Compactness bound of Buchdahl–Vaidya–Tikekar anisotropic star in D≥4 dimensional spacetime.

We study the higher dimensional scenario of an anisotropic compact star using the Buchdahl–Vaidya–Tikekar metric ansatz. In our formalism, the anisotropy is assumed in such a way that, in the absence of it, the solution reduces to Schwarzschild's interior solution in D ≥ 4 dimensions. The model is so developed that it correlates anisotropy to the curvature parameter K which characterizes a departure from spherical geometry of the t = constant hypersurface of the associated spacetime when embedded in a 4 dimensional Euclidean space. Due to the particular choice of anisotropy, the pressure balancing equation for hydrostatic equilibrium continues to have the same form in higher dimensions.
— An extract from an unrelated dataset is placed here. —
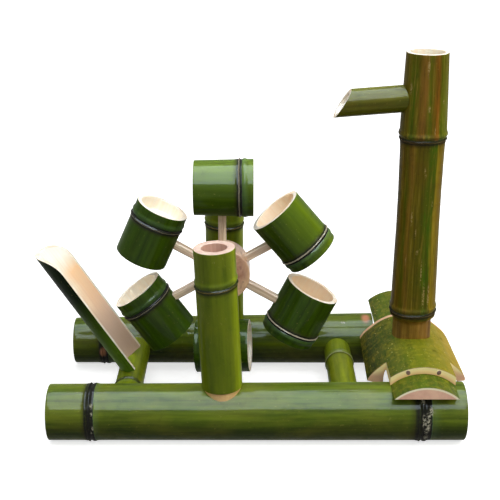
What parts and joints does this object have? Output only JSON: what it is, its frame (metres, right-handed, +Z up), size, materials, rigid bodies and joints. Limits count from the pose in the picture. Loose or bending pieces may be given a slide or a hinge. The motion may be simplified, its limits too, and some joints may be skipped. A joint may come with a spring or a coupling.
{
  "type": "bamboo fountain",
  "caption": "Garden fountain of fresh green bamboo: a spout on a tall culm pours onto a wheel of bamboo cups that turns between two posts on a culm frame, with a split chute.",
  "frame": {"origin": "on the ground, under the middle of the whole fountain", "axes": "+X along the rails towards the water column, +Y from the front rail to the rear rail, +Z up"},
  "size_m": [0.5296, 0.29, 0.446],
  "materials": {
    "rail_skin": "glossy fresh green bamboo",
    "bar_skin": "glossy yellow-green bamboo",
    "post_skin": "glossy fresh green bamboo",
    "cup_skin": "glossy dark green bamboo",
    "column_skin": "mottled olive-brown bamboo",
    "spout_skin": "glossy green bamboo",
    "saddle_skin": "mottled green bamboo",
    "slat_skin": "green bamboo",
    "chute_skin": "cream split bamboo, dark green outside",
    "hub_wood": "turned wood",
    "turned_wood": "turned wood",
    "spoke_wood": "planed wood",
    "peg_wood": "split bamboo",
    "clear_tube": "soft clear tube",
    "black_plastic": "moulded plastic"
  },
  "bodies": {
    "frame": {"front_rail": "rail_skin", "rear_rail": "rail_skin", "left_cross_bar": "bar_skin", "right_cross_bar": "bar_skin", "front_post": "post_skin", "rear_post": "post_skin", "water_column": "column_skin", "spout": "spout_skin", "saddle_shell": "saddle_skin", "saddle_slat": "slat_skin", "saddle_pegs": "peg_wood", "slat_pegs": "peg_wood", "rear_foot": "rail_skin", "riser_tube": "clear_tube", "riser_elbow": "black_plastic", "inlet_coupling": "black_plastic", "chute": "chute_skin", "chute_dowels": "peg_wood"},
    "wheel": {"axle": "turned_wood", "wheel_hub": "hub_wood", "front_spacer": "turned_wood", "rear_spacer": "turned_wood", "spoke_1": "spoke_wood", "spoke_2": "spoke_wood", "spoke_3": "spoke_wood", "spoke_4": "spoke_wood", "spoke_5": "spoke_wood", "spoke_6": "spoke_wood", "cup_1": "cup_skin", "cup_2": "cup_skin", "cup_3": "cup_skin", "cup_4": "cup_skin", "cup_5": "cup_skin", "cup_6": "cup_skin"}
  },
  "joints": [
    {"name": "wheel_spin", "type": "hinge", "parent": "frame", "child": "wheel", "pos_m": [-0.03342, -0.007, 0.175], "axis": [0, 1, 0], "continuous": true}
  ]
}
Consequently, our approach permits extending a four-dimensional solution to a higher dimensional spacetime without deforming the sphericity of the configuration. Making use of the model, we propose a higher dimensional anisotropic analogue of the Buchdahl bound on compactness. We show that additional dimension as well as anisotropy reduce the compactification limit. Our technique helps to regain the original Buchdahl limit in D = 4 dimensions and also, in the absence of anisotropy, the compactification limit in higher dimensions obtained earlier by Leon and Cruz (Gen Relativ Gravit 32:1207–1216, 2000. https://doi.org/10.1023/A:1001982402392). It turns out that the maximum achievable dimension remains model dependent through the causality condition and the compactification limit. We scrutinize the model under all the requisite physical conditions for a relativistic anisotropic fluid sphere which might serve as the internal structure of a compact star in higher dimensions. We analyze the consequences of the departure from homogeneous spherical distribution and dimensionality on the physical behaviour of the star. The EOS becomes stiffer in higher dimensions and comparatively lower anisotropic stress. Our calculation shows that the central density reduces as we move towards higher dimensions and inclusion of anisotropy increases the rate of fall of the density profile. We also note that the two pressures get reduced considerably in higher dimensions. We show that, for a given curvature parameter specifying the sphericity, an extra dimension is analogous to moving towards a homogeneous distribution of an anisotropic star. [ABSTRACT FROM AUTHOR]